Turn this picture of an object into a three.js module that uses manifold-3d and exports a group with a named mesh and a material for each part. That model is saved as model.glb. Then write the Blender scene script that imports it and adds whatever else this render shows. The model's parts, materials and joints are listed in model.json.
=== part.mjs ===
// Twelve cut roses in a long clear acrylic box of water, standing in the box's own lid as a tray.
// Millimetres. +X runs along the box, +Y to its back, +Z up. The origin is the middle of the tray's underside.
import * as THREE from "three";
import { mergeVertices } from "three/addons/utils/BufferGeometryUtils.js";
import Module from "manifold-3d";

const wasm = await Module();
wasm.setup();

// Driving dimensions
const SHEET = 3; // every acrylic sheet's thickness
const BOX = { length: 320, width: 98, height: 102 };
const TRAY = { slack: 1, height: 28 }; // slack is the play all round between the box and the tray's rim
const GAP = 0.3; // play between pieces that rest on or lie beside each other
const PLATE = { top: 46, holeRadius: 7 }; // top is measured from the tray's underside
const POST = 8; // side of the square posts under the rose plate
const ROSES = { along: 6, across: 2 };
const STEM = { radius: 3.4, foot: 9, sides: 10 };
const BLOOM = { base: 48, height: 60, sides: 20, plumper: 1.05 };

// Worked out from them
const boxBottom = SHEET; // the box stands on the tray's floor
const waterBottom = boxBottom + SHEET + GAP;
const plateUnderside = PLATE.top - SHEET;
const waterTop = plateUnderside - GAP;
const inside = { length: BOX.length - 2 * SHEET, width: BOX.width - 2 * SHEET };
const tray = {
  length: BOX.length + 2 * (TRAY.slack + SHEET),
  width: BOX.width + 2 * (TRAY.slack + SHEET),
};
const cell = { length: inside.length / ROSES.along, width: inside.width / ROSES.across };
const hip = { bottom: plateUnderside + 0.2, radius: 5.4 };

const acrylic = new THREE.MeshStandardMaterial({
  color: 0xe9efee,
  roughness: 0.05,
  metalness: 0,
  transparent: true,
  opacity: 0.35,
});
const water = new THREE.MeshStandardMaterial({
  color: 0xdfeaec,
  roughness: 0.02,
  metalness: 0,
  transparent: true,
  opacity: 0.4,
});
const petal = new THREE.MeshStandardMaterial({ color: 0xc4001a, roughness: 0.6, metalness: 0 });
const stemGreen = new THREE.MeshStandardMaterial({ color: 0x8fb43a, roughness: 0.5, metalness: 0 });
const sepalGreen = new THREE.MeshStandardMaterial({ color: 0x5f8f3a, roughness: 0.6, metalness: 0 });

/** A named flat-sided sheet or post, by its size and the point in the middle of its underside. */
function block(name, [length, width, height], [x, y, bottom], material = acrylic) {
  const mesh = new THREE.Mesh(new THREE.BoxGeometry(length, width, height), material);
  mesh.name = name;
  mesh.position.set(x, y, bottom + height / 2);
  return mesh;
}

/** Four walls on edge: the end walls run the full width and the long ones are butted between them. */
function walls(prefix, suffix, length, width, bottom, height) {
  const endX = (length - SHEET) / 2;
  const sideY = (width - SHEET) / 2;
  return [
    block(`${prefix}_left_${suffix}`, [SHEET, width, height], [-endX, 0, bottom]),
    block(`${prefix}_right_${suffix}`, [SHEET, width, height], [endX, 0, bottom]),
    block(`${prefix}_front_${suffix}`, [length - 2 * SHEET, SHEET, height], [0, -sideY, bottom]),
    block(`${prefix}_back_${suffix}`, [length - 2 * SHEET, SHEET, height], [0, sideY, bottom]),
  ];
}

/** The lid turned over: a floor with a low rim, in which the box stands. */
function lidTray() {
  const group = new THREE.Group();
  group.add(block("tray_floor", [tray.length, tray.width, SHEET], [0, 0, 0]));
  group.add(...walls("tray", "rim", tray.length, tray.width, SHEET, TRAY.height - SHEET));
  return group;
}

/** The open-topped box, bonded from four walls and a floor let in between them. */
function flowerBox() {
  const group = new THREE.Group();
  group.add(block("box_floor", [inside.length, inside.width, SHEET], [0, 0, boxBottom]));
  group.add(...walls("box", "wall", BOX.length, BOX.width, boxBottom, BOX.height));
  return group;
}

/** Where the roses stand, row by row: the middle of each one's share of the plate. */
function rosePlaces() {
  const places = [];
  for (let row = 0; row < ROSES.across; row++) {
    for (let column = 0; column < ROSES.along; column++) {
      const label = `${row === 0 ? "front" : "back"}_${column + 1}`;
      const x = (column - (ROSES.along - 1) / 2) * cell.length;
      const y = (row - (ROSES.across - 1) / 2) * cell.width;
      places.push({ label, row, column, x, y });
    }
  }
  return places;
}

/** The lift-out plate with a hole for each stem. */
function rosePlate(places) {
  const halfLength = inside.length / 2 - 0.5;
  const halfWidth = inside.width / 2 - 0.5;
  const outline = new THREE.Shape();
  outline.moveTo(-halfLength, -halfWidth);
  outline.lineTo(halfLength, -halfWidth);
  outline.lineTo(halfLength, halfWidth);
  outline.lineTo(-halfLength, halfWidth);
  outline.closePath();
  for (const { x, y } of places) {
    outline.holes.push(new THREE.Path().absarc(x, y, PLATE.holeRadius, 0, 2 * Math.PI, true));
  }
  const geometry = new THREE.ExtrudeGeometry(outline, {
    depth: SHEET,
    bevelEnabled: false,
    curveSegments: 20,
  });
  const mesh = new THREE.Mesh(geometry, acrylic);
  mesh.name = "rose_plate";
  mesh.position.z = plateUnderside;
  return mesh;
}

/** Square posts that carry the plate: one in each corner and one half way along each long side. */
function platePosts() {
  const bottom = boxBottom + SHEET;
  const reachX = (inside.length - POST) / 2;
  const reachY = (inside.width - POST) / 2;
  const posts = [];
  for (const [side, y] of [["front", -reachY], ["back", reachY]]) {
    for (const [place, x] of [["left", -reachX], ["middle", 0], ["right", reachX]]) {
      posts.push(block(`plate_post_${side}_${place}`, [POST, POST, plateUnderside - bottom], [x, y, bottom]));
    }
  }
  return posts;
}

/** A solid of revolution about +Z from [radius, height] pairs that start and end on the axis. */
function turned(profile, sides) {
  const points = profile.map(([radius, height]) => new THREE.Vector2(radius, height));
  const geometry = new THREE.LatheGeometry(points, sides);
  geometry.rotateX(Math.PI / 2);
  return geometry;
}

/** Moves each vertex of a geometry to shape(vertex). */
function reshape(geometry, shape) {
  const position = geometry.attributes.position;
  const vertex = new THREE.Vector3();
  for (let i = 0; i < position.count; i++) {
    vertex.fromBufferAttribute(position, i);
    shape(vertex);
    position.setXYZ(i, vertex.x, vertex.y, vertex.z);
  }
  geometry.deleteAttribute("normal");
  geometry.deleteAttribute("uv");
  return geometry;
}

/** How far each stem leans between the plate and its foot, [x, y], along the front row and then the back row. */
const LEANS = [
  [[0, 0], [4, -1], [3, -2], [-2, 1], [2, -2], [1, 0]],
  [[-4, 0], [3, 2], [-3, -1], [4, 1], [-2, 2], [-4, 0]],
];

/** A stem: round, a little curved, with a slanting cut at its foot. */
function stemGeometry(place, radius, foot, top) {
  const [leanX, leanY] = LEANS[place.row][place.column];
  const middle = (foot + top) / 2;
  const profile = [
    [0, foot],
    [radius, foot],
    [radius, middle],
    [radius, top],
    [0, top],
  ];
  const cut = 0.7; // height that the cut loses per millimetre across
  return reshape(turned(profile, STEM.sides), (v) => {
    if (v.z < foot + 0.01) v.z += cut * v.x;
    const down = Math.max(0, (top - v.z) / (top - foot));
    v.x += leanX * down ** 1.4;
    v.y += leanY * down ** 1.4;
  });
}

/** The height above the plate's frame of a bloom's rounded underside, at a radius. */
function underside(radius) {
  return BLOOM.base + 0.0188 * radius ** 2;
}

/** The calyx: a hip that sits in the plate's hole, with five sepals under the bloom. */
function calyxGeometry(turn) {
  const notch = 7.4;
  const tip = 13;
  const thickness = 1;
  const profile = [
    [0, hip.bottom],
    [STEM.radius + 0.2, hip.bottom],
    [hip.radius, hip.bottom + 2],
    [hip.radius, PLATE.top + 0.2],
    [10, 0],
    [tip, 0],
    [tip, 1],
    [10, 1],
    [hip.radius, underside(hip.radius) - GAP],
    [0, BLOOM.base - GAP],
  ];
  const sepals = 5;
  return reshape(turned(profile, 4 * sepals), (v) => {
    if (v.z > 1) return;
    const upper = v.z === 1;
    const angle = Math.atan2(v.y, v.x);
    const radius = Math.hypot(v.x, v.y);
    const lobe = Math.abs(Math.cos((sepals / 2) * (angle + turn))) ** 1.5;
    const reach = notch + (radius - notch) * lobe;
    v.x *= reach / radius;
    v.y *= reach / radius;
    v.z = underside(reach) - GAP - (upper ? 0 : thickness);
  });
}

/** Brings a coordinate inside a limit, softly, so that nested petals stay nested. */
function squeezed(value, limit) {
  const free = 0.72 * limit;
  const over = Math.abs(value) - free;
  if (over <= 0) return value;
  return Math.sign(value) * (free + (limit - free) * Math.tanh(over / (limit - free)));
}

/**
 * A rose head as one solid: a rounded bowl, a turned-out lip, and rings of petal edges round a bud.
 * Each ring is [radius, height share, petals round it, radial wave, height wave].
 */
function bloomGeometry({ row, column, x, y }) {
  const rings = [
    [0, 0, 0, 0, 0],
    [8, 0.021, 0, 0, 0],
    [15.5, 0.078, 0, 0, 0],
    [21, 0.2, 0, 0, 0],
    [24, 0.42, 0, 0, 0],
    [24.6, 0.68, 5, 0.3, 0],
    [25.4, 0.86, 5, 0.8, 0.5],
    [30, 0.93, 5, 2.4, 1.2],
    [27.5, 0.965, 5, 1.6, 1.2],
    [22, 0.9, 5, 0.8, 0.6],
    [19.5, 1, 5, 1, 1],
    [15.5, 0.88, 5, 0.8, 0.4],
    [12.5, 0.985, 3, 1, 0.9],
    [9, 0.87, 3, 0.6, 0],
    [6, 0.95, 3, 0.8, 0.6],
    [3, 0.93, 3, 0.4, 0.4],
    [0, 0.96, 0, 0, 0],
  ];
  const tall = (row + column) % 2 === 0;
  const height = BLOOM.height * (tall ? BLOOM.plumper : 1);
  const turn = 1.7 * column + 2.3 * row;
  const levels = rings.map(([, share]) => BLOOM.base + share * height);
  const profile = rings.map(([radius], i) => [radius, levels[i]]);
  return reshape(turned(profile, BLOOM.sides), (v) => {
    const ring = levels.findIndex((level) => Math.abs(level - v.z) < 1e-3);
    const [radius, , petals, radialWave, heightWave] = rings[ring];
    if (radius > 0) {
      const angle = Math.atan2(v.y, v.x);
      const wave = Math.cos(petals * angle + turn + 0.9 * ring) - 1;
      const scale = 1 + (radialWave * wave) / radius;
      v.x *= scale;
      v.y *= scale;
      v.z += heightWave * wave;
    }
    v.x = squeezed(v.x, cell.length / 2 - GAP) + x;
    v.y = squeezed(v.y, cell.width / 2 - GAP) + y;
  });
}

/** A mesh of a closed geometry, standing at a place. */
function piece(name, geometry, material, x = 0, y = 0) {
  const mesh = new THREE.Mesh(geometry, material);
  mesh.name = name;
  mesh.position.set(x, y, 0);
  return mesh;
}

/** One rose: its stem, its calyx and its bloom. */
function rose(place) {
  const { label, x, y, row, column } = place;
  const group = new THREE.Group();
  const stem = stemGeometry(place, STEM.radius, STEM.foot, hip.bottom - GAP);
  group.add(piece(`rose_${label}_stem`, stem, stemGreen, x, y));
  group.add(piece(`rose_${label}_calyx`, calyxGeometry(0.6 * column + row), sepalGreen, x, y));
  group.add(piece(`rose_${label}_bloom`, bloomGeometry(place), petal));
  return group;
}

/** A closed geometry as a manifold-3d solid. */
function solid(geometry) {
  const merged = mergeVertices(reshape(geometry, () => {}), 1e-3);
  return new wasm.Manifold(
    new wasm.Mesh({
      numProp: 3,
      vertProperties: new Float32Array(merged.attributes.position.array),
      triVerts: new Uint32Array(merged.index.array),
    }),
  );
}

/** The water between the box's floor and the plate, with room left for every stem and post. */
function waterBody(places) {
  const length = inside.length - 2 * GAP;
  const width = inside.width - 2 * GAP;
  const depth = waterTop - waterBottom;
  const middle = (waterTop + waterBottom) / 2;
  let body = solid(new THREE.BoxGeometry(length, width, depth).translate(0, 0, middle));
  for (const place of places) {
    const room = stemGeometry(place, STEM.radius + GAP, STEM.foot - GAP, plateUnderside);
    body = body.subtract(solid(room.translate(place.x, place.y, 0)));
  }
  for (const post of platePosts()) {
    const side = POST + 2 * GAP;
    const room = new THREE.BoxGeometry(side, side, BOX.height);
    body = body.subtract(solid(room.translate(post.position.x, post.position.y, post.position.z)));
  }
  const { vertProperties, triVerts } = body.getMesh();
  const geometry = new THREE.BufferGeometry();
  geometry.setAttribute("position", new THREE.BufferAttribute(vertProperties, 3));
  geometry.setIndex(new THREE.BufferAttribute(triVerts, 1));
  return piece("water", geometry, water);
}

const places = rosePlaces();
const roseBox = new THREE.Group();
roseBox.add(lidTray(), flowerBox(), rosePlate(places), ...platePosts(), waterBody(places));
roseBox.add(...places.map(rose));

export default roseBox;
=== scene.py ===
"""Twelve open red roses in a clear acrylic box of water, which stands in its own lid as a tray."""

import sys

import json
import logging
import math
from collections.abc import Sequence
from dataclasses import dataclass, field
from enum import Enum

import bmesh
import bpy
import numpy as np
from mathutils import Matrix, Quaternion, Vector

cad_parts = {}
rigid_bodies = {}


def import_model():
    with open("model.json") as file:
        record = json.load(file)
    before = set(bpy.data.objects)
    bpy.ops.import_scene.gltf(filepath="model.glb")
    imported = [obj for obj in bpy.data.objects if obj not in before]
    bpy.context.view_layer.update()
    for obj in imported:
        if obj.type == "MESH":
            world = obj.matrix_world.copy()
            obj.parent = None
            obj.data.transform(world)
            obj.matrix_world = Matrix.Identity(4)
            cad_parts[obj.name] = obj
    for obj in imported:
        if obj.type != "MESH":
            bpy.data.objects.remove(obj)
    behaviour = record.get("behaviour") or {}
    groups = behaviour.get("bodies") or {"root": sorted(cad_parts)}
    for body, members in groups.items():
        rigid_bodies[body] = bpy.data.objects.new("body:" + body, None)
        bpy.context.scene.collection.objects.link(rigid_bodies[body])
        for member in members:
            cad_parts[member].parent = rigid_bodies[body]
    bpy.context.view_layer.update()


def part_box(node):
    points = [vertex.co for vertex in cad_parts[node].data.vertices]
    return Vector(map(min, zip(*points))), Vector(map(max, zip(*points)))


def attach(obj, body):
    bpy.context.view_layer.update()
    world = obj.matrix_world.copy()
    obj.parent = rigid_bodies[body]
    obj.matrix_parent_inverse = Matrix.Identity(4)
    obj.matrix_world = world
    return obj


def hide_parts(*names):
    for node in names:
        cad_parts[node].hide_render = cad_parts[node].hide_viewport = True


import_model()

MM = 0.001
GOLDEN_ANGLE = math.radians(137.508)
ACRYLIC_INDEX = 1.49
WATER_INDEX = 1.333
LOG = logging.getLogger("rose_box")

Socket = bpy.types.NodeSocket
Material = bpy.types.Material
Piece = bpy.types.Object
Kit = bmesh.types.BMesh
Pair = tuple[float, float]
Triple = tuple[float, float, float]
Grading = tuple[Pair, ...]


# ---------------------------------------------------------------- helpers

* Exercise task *
Beginning at the line where "points = [vertex.co" appears, extract each line through the end of the data above; keep them exact and include nothing else.

* Output below *
    points = [vertex.co for vertex in cad_parts[node].data.vertices]
    return Vector(map(min, zip(*points))), Vector(map(max, zip(*points)))


def attach(obj, body):
    bpy.context.view_layer.update()
    world = obj.matrix_world.copy()
    obj.parent = rigid_bodies[body]
    obj.matrix_parent_inverse = Matrix.Identity(4)
    obj.matrix_world = world
    return obj


def hide_parts(*names):
    for node in names:
        cad_parts[node].hide_render = cad_parts[node].hide_viewport = True


import_model()

MM = 0.001
GOLDEN_ANGLE = math.radians(137.508)
ACRYLIC_INDEX = 1.49
WATER_INDEX = 1.333
LOG = logging.getLogger("rose_box")

Socket = bpy.types.NodeSocket
Material = bpy.types.Material
Piece = bpy.types.Object
Kit = bmesh.types.BMesh
Pair = tuple[float, float]
Triple = tuple[float, float, float]
Grading = tuple[Pair, ...]


# ---------------------------------------------------------------- helpers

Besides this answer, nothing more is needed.